L’amour c’est « un enfantement dans la beauté, et selon le corps, et selon l’âme », car la création, ajoute-t-elle, comporte la part d’éternité, l’immortalité de tout être humain. Mais à l’amour on doit être initié. Cela suppose des degrés sur lesquels nous devons avancer et donc un effort permanent, une discipline consentie qui permet de s’élever des « beaux corps » aux belles occupations, puis aux belles sciences jusqu’au « beau surnaturel tout seul, et qu’ainsi, à la fin, on connaisse, isolément, l’essence même du beau ». C’est je crois la vérité de l’amour : il n’est jamais donné, ni acquis mais doit être conquis.
Nous sommes ainsi à l’opposé de la croyance populaire d’un éblouissement soudain qui garantit la vérité et la solidité d’une relation amoureuse. Certes cela existe en matière de rencontre amoureuse, cependant ce n’est qu’un prélude à un combat renouvelé pour péréniser et surtout élever l’amour de couple. Ce qui permet de revenir à la définition de Diotime dans le Banquet : la rencontre d’un homme et d’une femme doit se transformer en création d’un couple. Il faut distinguer l’état amoureux qui n’a qu’un temps de l’amour qui, lui, est éternel. Sans doute est-ce exaltant et ambitieux ; c’est surtout très difficile à accomplir si l’on regarde les obstacles à franchir.
Il y a tous les obstacles du quotidien, matériels, psychologiques, éducatifs, corporels. Il y a aussi la place de l’inconscient dans nos rencontres.
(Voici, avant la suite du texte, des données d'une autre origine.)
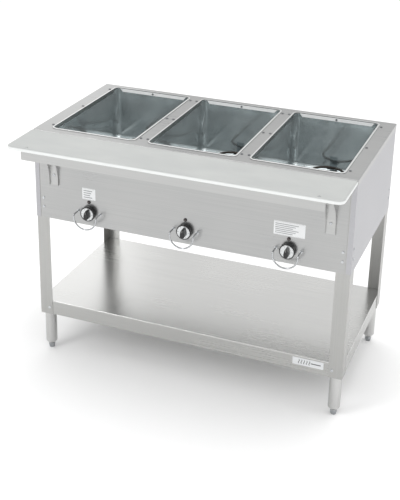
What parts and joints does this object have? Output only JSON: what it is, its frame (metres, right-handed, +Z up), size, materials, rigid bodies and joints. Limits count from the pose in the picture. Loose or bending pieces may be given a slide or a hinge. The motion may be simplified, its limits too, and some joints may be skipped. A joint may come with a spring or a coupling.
{
  "type": "electric steam table",
  "caption": "Open-base steam table: heated wells in a stainless top, rotary controls with wire guards, a carving board along the front and an undershelf on adjustable feet.",
  "frame": {"origin": "on the floor, at the middle of the whole unit's outline, carving board included", "axes": "+X to the right as the user stands at the controls, +Y away from the user towards the back, +Z up"},
  "size_m": [1.1294, 0.7542, 0.864],
  "materials": {
    "badge_foil": "brushed",
    "black_phenolic": "moulded gloss",
    "bright_dial": "spun",
    "brushed_stainless": "brushed",
    "element_sheath": "oxidised sheath",
    "fastener_stainless": "machined",
    "folded_stainless": "brushed",
    "foot_plated": "nickel plated",
    "galvanised_clip": "galvanised sheet",
    "galvanised_liner": "galvanised sheet",
    "gland_nylon": "moulded",
    "glass_fibre": "matted fibre",
    "label_film": "satin film",
    "pilot_black": "moulded gloss",
    "plated_steel": "zinc plated",
    "polished_wire": "polished",
    "switch_housing": "moulded",
    "terminal_moulding": "moulded",
    "tube_stainless": "satin",
    "welded_steel": "mill finish",
    "white_polyethylene": "fine matte",
    "wire_covering": "matte"
  },
  "bodies": {
    "cabinet": {"back_panel": "brushed_stainless", "board_bracket_left": "folded_stainless", "board_bracket_right": "folded_stainless", "board_channel": "folded_stainless", "board_pins": "fastener_stainless", "body_screws": "fastener_stainless", "bottom_pan": "brushed_stainless", "cord_gland": "gland_nylon", "cross_rails": "folded_stainless", "element_brackets": "galvanised_clip", "end_panel_left": "brushed_stainless", "end_panel_right": "brushed_stainless", "foot_inserts": "welded_steel", "front_panel": "brushed_stainless", "guard_nuts": "fastener_stainless", "heating_element_left": "element_sheath", "heating_element_middle": "element_sheath", "heating_element_right": "element_sheath", "infinite_switch_left": "switch_housing", "infinite_switch_middle": "switch_housing", "infinite_switch_right": "switch_housing", "insulation": "glass_fibre", "knob_guard_left": "polished_wire", "knob_guard_middle": "polished_wire", "knob_guard_right": "polished_wire", "leg_front_left": "tube_stainless", "leg_front_right": "tube_stainless", "leg_rear_left": "tube_stainless", "leg_rear_right": "tube_stainless", "leg_sockets": "welded_steel", "pilot_lights": "pilot_black", "rating_labels": "label_film", "shelf_badge": "badge_foil", "shelf_bolts": "fastener_stainless", "terminal_block": "terminal_moulding", "top_screws": "fastener_stainless", "top_sheet": "brushed_stainless", "undershelf": "brushed_stainless", "upright_front_left": "folded_stainless", "upright_front_right": "folded_stainless", "upright_rear_left": "folded_stainless", "upright_rear_right": "folded_stainless", "well_liner_left": "galvanised_liner", "well_liner_middle": "galvanised_liner", "well_liner_right": "galvanised_liner", "wiring_harness": "wire_covering"},
    "control_left": {"knob_left": "black_phenolic", "knob_dial_left": "bright_dial", "switch_shaft_left": "plated_steel"},
    "control_middle": {"knob_middle": "black_phenolic", "knob_dial_middle": "bright_dial", "switch_shaft_middle": "plated_steel"},
    "control_right": {"knob_right": "black_phenolic", "knob_dial_right": "bright_dial", "switch_shaft_right": "plated_steel"},
    "front_left_foot": {"foot_front_left": "foot_plated"},
    "front_right_foot": {"foot_front_right": "foot_plated"},
    "rear_left_foot": {"foot_rear_left": "foot_plated"},
    "rear_right_foot": {"foot_rear_right": "foot_plated"},
    "board": {"carving_board": "white_polyethylene"}
  },
  "joints": [
    {"name": "knob_left_turn", "type": "hinge", "parent": "cabinet", "child": "control_left", "pos_m": [-0.3556, -0.1941, 0.587], "axis": [0, -1, 0], "continuous": true},
    {"name": "knob_middle_turn", "type": "hinge", "parent": "cabinet", "child": "control_middle", "pos_m": [0, -0.1941, 0.587], "axis": [0, -1, 0], "continuous": true},
    {"name": "knob_right_turn", "type": "hinge", "parent": "cabinet", "child": "control_right", "pos_m": [0.3556, -0.1941, 0.587], "axis": [0, -1, 0], "continuous": true},
    {"name": "front_left_foot_adjust", "type": "slide", "parent": "cabinet", "child": "front_left_foot", "axis": [0, 0, -1], "range_m": [0, 0.025]},
    {"name": "front_right_foot_adjust", "type": "slide", "parent": "cabinet", "child": "front_right_foot", "axis": [0, 0, -1], "range_m": [0, 0.025]},
    {"name": "rear_left_foot_adjust", "type": "slide", "parent": "cabinet", "child": "rear_left_foot", "axis": [0, 0, -1], "range_m": [0, 0.025]},
    {"name": "rear_right_foot_adjust", "type": "slide", "parent": "cabinet", "child": "rear_right_foot", "axis": [0, 0, -1], "range_m": [0, 0.025]},
    {"name": "board_lift", "type": "slide", "parent": "cabinet", "child": "board", "axis": [0, 0, 1], "range_m": [0, 0.03]}
  ]
}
La psychanalyse n’a jamais cessé de montrer, dans la clinique, qu’aucune rencontre n’est anodine, que l’autre dans le couple est celui qui va nous interpeller sur nos failles profondes et inconscientes : les blessures, les dénis, les impasses.
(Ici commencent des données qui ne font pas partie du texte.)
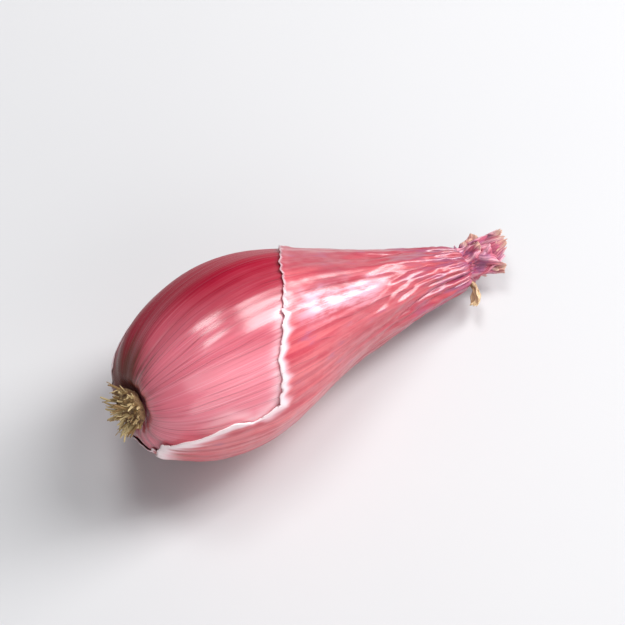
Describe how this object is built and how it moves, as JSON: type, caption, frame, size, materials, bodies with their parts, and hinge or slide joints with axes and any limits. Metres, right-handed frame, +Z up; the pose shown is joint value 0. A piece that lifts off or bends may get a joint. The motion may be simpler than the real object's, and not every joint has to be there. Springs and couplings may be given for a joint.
{
  "type": "red onion",
  "caption": "Small elongated red onion lying on its side, with a torn papery outer skin, a tuft of dry roots and dry leaf ends at the neck.",
  "frame": {"origin": "on the surface that the onion lies on, under the middle of its footprint", "axes": "+X along the onion from the root end to the neck, +Y to the back, +Z up"},
  "size_m": [0.0762, 0.0298, 0.0305],
  "materials": {
    "onion_skin": "glossy crimson inner skin under a torn, duller salmon-pink outer skin",
    "dry_root": "matte",
    "dry_leaf": "matte"
  },
  "bodies": {
    "root": {"bulb": "onion_skin", "root_tuft": "dry_root", "leaf_tips": "dry_leaf"}
  },
  "joints": []
}
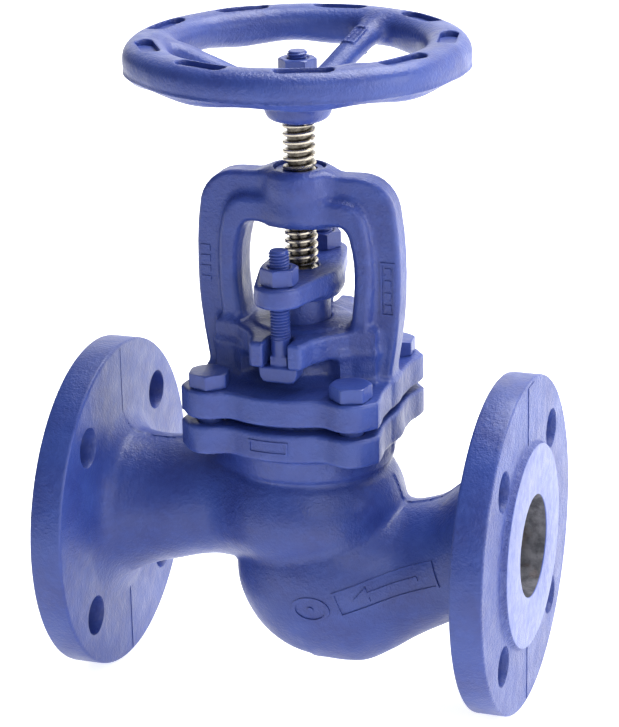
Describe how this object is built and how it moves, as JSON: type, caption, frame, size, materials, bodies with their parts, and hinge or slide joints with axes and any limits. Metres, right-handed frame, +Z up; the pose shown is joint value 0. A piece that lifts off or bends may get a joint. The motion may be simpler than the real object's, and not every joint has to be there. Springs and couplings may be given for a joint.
{
  "type": "globe valve",
  "caption": "Flanged cast globe valve: stem with outside screw in a bolted yoke bonnet, packed gland, swivel disc on a ring seat and a rising spoked handwheel.",
  "frame": {"origin": "the lowest point of the two pipe flanges, midway between them, under the stem; the pipe axis is 82.5 mm above it", "axes": "+X along the pipe towards the inlet flange, whose passage runs under the seat; +Z up along the stem to the handwheel"},
  "size_m": [0.23, 0.165, 0.3256],
  "materials": {
    "casting_paint": "semi-gloss blue paint over a sand casting's grain",
    "fastener_paint": "semi-gloss blue paint over machined steel",
    "stem_steel": "turned and oiled stainless steel, slightly warm",
    "trim_steel": "turned stainless steel",
    "bush_brass": "machined brass",
    "graphite": "matt pressed graphite"
  },
  "bodies": {
    "root": {"valve_body": "casting_paint", "seat_ring": "trim_steel", "bonnet_gasket": "graphite", "bonnet_yoke": "casting_paint", "backseat_bush": "trim_steel", "yoke_bush": "bush_brass", "bonnet_bolt_1": "fastener_paint", "bonnet_bolt_2": "fastener_paint", "bonnet_bolt_3": "fastener_paint", "bonnet_bolt_4": "fastener_paint", "packing_washer": "trim_steel", "packing_ring_1": "graphite", "packing_ring_2": "graphite", "packing_ring_3": "graphite", "packing_ring_4": "graphite", "packing_ring_5": "graphite", "gland_bolt_front": "fastener_paint", "gland_bolt_back": "fastener_paint"},
    "disc": {"valve_disc": "trim_steel", "split_ring_back": "trim_steel", "split_ring_front": "trim_steel", "disc_nut": "trim_steel"},
    "spindle": {"stem": "stem_steel", "handwheel": "casting_paint", "handwheel_washer": "fastener_paint", "handwheel_nut": "fastener_paint"},
    "gland": {"gland_follower": "casting_paint"},
    "nut_front": {"gland_nut_front": "fastener_paint"},
    "nut_back": {"gland_nut_back": "fastener_paint"}
  },
  "joints": [
    {"name": "disc_lift", "type": "slide", "parent": "root", "child": "disc", "axis": [0, 0, 1], "range_m": [0, 0.02]},
    {"name": "handwheel_turn", "type": "hinge", "parent": "disc", "child": "spindle", "pos_m": [0, 0, 0.2], "axis": [0, 0, 1], "range_deg": [0, 1800]},
    {"name": "gland_slide", "type": "slide", "parent": "root", "child": "gland", "axis": [0, 0, 1], "range_m": [0, 0.008]},
    {"name": "gland_nut_front_turn", "type": "hinge", "parent": "gland", "child": "nut_front", "pos_m": [0, -0.032, 0.2186], "axis": [0, 0, 1], "range_deg": [0, 1920.5]},
    {"name": "gland_nut_back_turn", "type": "hinge", "parent": "gland", "child": "nut_back", "pos_m": [0, 0.032, 0.2186], "axis": [0, 0, 1], "range_deg": [0, 1920.5]}
  ],
  "couplings": [
    {"joint": "disc_lift", "follows": "handwheel_turn", "m_per_rad": 0.00063662},
    {"joint": "gland_nut_front_turn", "follows": "gland_slide", "rad_per_m": 4188.8},
    {"joint": "gland_nut_back_turn", "follows": "gland_slide", "rad_per_m": 4188.8}
  ]
}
Cela suppose au quotidien de consacrer beaucoup de temps au dialogue et à l’échange pour s’ajuster en permanence en écoutant et comprenant l’autre dans ses besoins, ses attentes, ses ressentis, sa différence aussi. Car le grand obstacle est là : l’homme et la femme représentent l’un pour l’autre l’altérité absolue. Nous ne sommes pas seulement dans des différences psychologiques que l’on peut aplanir mais dans une différence ontologique entre le masculin et le féminin : ceci n’est presque jamais dit or cette compréhension est essentielle pour qu’un dialogue en profondeur puissent s’établir. L’homme et la femme ne portent pas les mêmes principes : d’un côté la femme est la gardienne du principe de l’Eros (l’amour et la vie) alors que l’homme est le gardien du Logos (la conscience et le verbe). Les mythes grecs nous l’enseignent. Bien entendu dans la réalité terrestre et humaine tout homme-mâle est porteur des deux principes mais plus spécifiquement du masculin et c’est inverse pour la femme. Ajoutons enfin que néanmoins ces deux principes se complètent : ce qui montre justement l’importance du couple, pas seulement pour concevoir des enfants qui est une (pro)création encore rudimentaire si l’on reconnaît de la vérité à la révélation de Diotime. Le couple est là pour permettre à chacun, dans sa différence, de s’élever vers « l’essence du Beau ».
Voilà pourquoi il me semble que le livre cité en introduction, quelque soit sa qualité, ne va pas au fond des choses : lutter contre une éducation patriarcale est évidemment nécessaire, c’est le combat du féminisme, mais n’est pas suffisant. Par quoi le remplacer ? Par une éducation à l’altérité et la rencontre de l’homme et la femme.